··· Input material
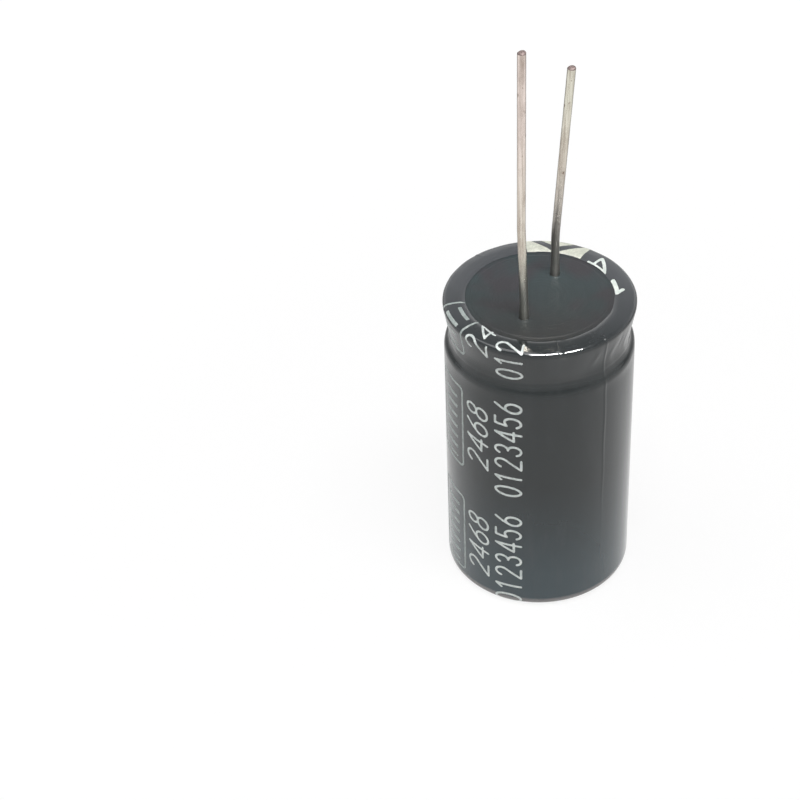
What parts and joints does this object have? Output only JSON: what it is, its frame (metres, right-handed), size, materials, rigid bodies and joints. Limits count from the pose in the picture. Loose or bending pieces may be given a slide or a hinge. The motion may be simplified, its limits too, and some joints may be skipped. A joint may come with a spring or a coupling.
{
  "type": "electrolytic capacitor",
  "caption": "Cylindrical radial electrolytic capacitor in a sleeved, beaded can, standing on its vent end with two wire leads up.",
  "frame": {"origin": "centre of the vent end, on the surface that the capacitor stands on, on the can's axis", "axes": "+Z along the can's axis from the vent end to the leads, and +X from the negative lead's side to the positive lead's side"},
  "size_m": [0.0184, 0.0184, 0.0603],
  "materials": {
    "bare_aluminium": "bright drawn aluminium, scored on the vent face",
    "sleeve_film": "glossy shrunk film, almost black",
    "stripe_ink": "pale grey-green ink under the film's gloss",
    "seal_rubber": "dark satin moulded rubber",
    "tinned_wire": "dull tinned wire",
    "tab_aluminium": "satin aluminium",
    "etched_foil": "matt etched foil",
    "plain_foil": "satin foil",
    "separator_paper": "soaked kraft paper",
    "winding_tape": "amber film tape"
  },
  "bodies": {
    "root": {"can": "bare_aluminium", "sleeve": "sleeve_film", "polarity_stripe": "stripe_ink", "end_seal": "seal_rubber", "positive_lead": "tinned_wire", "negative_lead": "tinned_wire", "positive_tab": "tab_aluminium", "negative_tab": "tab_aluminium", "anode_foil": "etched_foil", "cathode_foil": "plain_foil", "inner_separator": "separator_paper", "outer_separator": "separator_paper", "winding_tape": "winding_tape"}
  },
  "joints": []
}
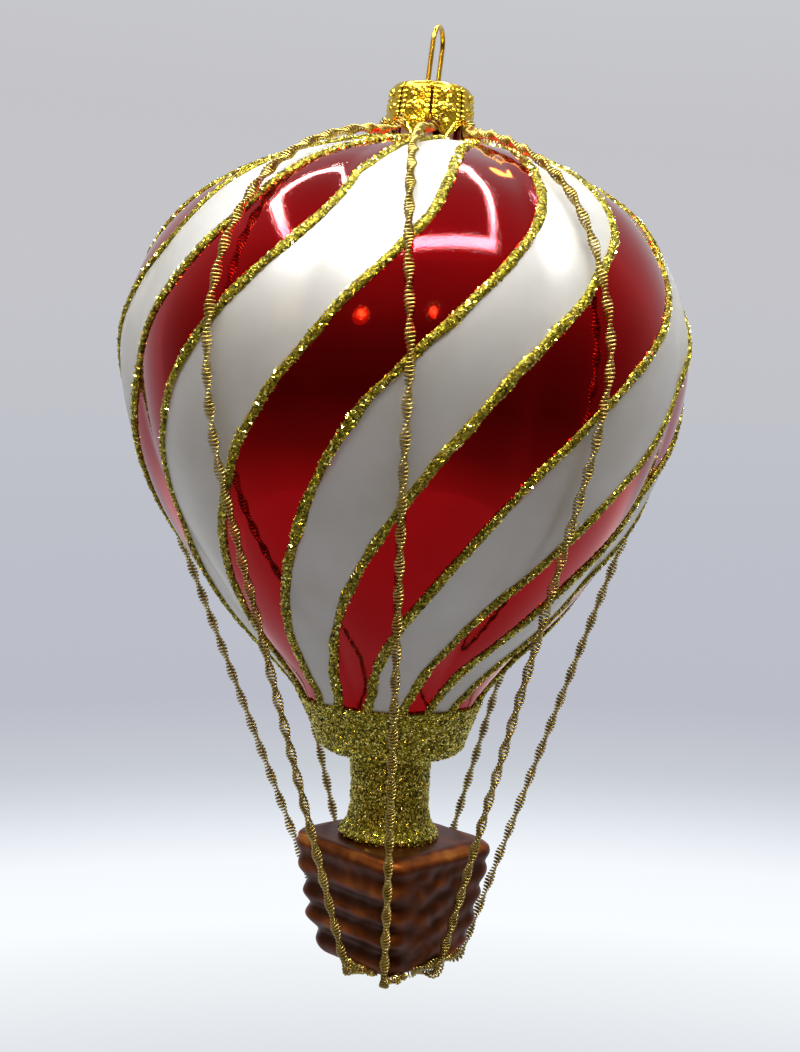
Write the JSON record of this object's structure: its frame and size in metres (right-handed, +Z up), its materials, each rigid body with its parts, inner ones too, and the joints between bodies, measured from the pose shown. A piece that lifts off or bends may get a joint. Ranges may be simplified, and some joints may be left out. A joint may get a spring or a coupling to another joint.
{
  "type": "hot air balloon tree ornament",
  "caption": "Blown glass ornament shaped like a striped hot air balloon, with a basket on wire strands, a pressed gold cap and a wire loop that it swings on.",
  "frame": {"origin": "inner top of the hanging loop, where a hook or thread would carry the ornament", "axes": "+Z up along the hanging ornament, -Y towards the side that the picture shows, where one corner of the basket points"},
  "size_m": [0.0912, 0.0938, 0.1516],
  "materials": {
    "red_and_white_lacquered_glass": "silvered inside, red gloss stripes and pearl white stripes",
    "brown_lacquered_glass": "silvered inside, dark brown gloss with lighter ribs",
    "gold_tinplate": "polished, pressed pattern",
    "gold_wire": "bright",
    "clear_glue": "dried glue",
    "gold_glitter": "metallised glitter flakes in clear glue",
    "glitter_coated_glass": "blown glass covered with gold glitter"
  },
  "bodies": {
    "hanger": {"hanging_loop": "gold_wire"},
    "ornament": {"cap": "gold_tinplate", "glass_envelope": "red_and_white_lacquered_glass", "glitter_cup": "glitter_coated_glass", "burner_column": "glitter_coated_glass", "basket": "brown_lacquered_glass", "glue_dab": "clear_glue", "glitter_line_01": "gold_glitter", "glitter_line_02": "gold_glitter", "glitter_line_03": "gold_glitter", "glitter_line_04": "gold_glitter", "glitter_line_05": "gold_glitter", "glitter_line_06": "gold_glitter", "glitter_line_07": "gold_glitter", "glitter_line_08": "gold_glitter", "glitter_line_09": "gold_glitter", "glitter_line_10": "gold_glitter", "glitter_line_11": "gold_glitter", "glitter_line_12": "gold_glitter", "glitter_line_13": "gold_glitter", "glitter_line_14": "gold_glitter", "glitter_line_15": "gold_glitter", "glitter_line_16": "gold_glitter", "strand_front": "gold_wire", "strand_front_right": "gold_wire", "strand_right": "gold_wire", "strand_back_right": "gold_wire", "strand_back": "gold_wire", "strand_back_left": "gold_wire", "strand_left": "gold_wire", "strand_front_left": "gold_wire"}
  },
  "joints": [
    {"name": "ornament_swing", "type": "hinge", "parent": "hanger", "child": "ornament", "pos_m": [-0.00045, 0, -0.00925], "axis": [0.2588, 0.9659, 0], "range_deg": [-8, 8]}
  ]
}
······
Problem to solve: In full and verbatim, repeat the records given above.

The result:
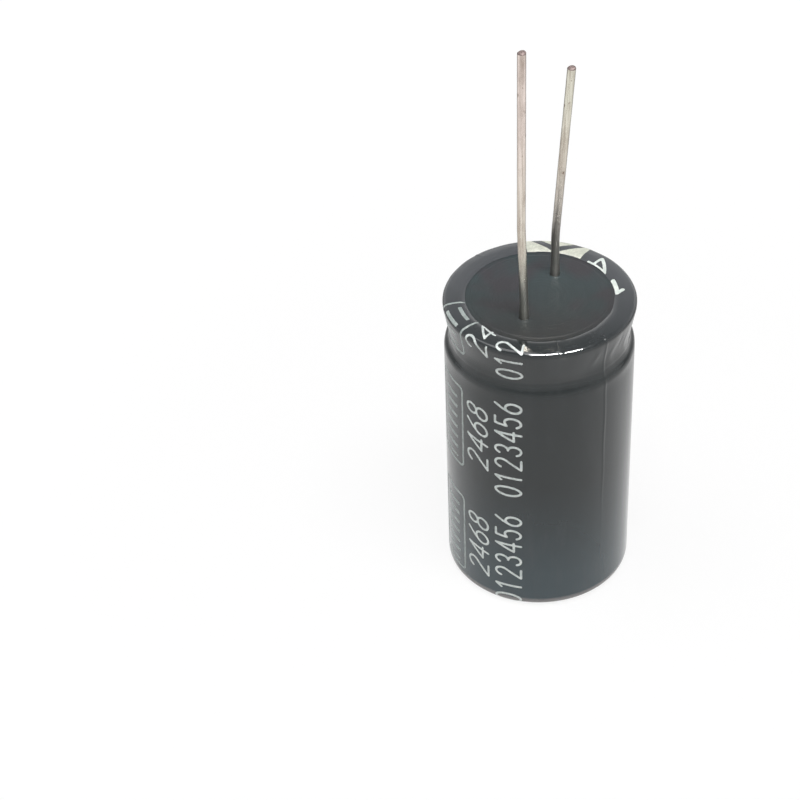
What parts and joints does this object have? Output only JSON: what it is, its frame (metres, right-handed), size, materials, rigid bodies and joints. Limits count from the pose in the picture. Loose or bending pieces may be given a slide or a hinge. The motion may be simplified, its limits too, and some joints may be skipped. A joint may come with a spring or a coupling.
{
  "type": "electrolytic capacitor",
  "caption": "Cylindrical radial electrolytic capacitor in a sleeved, beaded can, standing on its vent end with two wire leads up.",
  "frame": {"origin": "centre of the vent end, on the surface that the capacitor stands on, on the can's axis", "axes": "+Z along the can's axis from the vent end to the leads, and +X from the negative lead's side to the positive lead's side"},
  "size_m": [0.0184, 0.0184, 0.0603],
  "materials": {
    "bare_aluminium": "bright drawn aluminium, scored on the vent face",
    "sleeve_film": "glossy shrunk film, almost black",
    "stripe_ink": "pale grey-green ink under the film's gloss",
    "seal_rubber": "dark satin moulded rubber",
    "tinned_wire": "dull tinned wire",
    "tab_aluminium": "satin aluminium",
    "etched_foil": "matt etched foil",
    "plain_foil": "satin foil",
    "separator_paper": "soaked kraft paper",
    "winding_tape": "amber film tape"
  },
  "bodies": {
    "root": {"can": "bare_aluminium", "sleeve": "sleeve_film", "polarity_stripe": "stripe_ink", "end_seal": "seal_rubber", "positive_lead": "tinned_wire", "negative_lead": "tinned_wire", "positive_tab": "tab_aluminium", "negative_tab": "tab_aluminium", "anode_foil": "etched_foil", "cathode_foil": "plain_foil", "inner_separator": "separator_paper", "outer_separator": "separator_paper", "winding_tape": "winding_tape"}
  },
  "joints": []
}
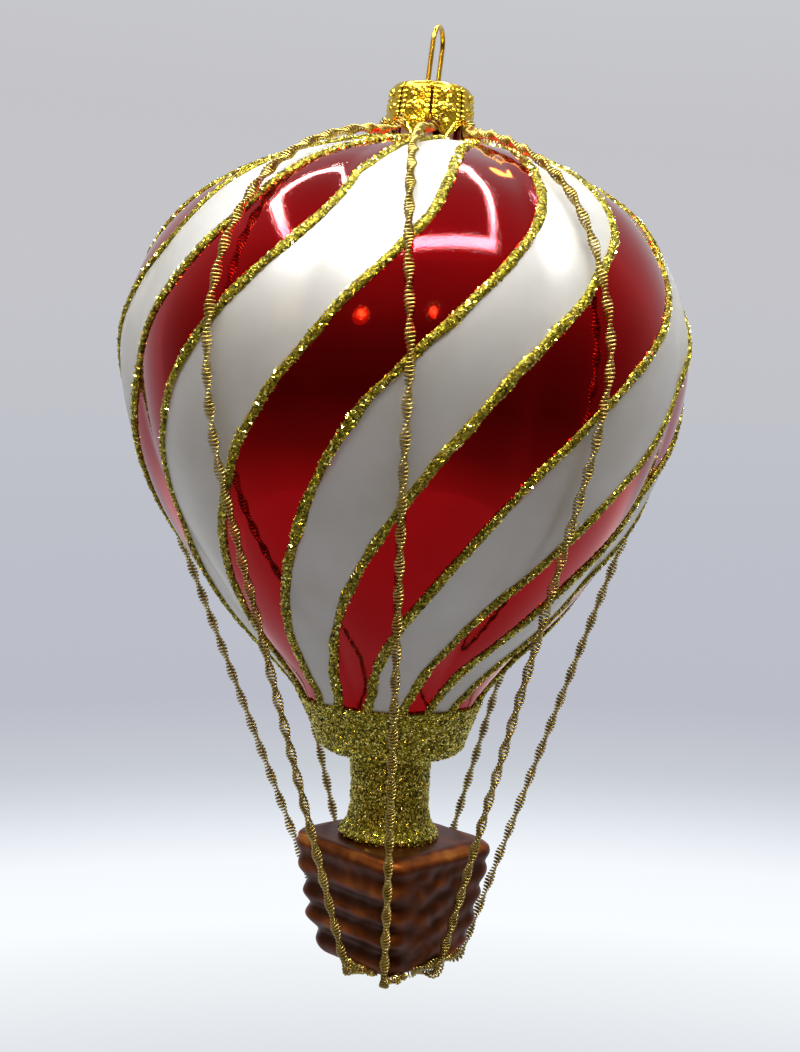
Write the JSON record of this object's structure: its frame and size in metres (right-handed, +Z up), its materials, each rigid body with its parts, inner ones too, and the joints between bodies, measured from the pose shown. A piece that lifts off or bends may get a joint. Ranges may be simplified, and some joints may be left out. A joint may get a spring or a coupling to another joint.
{
  "type": "hot air balloon tree ornament",
  "caption": "Blown glass ornament shaped like a striped hot air balloon, with a basket on wire strands, a pressed gold cap and a wire loop that it swings on.",
  "frame": {"origin": "inner top of the hanging loop, where a hook or thread would carry the ornament", "axes": "+Z up along the hanging ornament, -Y towards the side that the picture shows, where one corner of the basket points"},
  "size_m": [0.0912, 0.0938, 0.1516],
  "materials": {
    "red_and_white_lacquered_glass": "silvered inside, red gloss stripes and pearl white stripes",
    "brown_lacquered_glass": "silvered inside, dark brown gloss with lighter ribs",
    "gold_tinplate": "polished, pressed pattern",
    "gold_wire": "bright",
    "clear_glue": "dried glue",
    "gold_glitter": "metallised glitter flakes in clear glue",
    "glitter_coated_glass": "blown glass covered with gold glitter"
  },
  "bodies": {
    "hanger": {"hanging_loop": "gold_wire"},
    "ornament": {"cap": "gold_tinplate", "glass_envelope": "red_and_white_lacquered_glass", "glitter_cup": "glitter_coated_glass", "burner_column": "glitter_coated_glass", "basket": "brown_lacquered_glass", "glue_dab": "clear_glue", "glitter_line_01": "gold_glitter", "glitter_line_02": "gold_glitter", "glitter_line_03": "gold_glitter", "glitter_line_04": "gold_glitter", "glitter_line_05": "gold_glitter", "glitter_line_06": "gold_glitter", "glitter_line_07": "gold_glitter", "glitter_line_08": "gold_glitter", "glitter_line_09": "gold_glitter", "glitter_line_10": "gold_glitter", "glitter_line_11": "gold_glitter", "glitter_line_12": "gold_glitter", "glitter_line_13": "gold_glitter", "glitter_line_14": "gold_glitter", "glitter_line_15": "gold_glitter", "glitter_line_16": "gold_glitter", "strand_front": "gold_wire", "strand_front_right": "gold_wire", "strand_right": "gold_wire", "strand_back_right": "gold_wire", "strand_back": "gold_wire", "strand_back_left": "gold_wire", "strand_left": "gold_wire", "strand_front_left": "gold_wire"}
  },
  "joints": [
    {"name": "ornament_swing", "type": "hinge", "parent": "hanger", "child": "ornament", "pos_m": [-0.00045, 0, -0.00925], "axis": [0.2588, 0.9659, 0], "range_deg": [-8, 8]}
  ]
}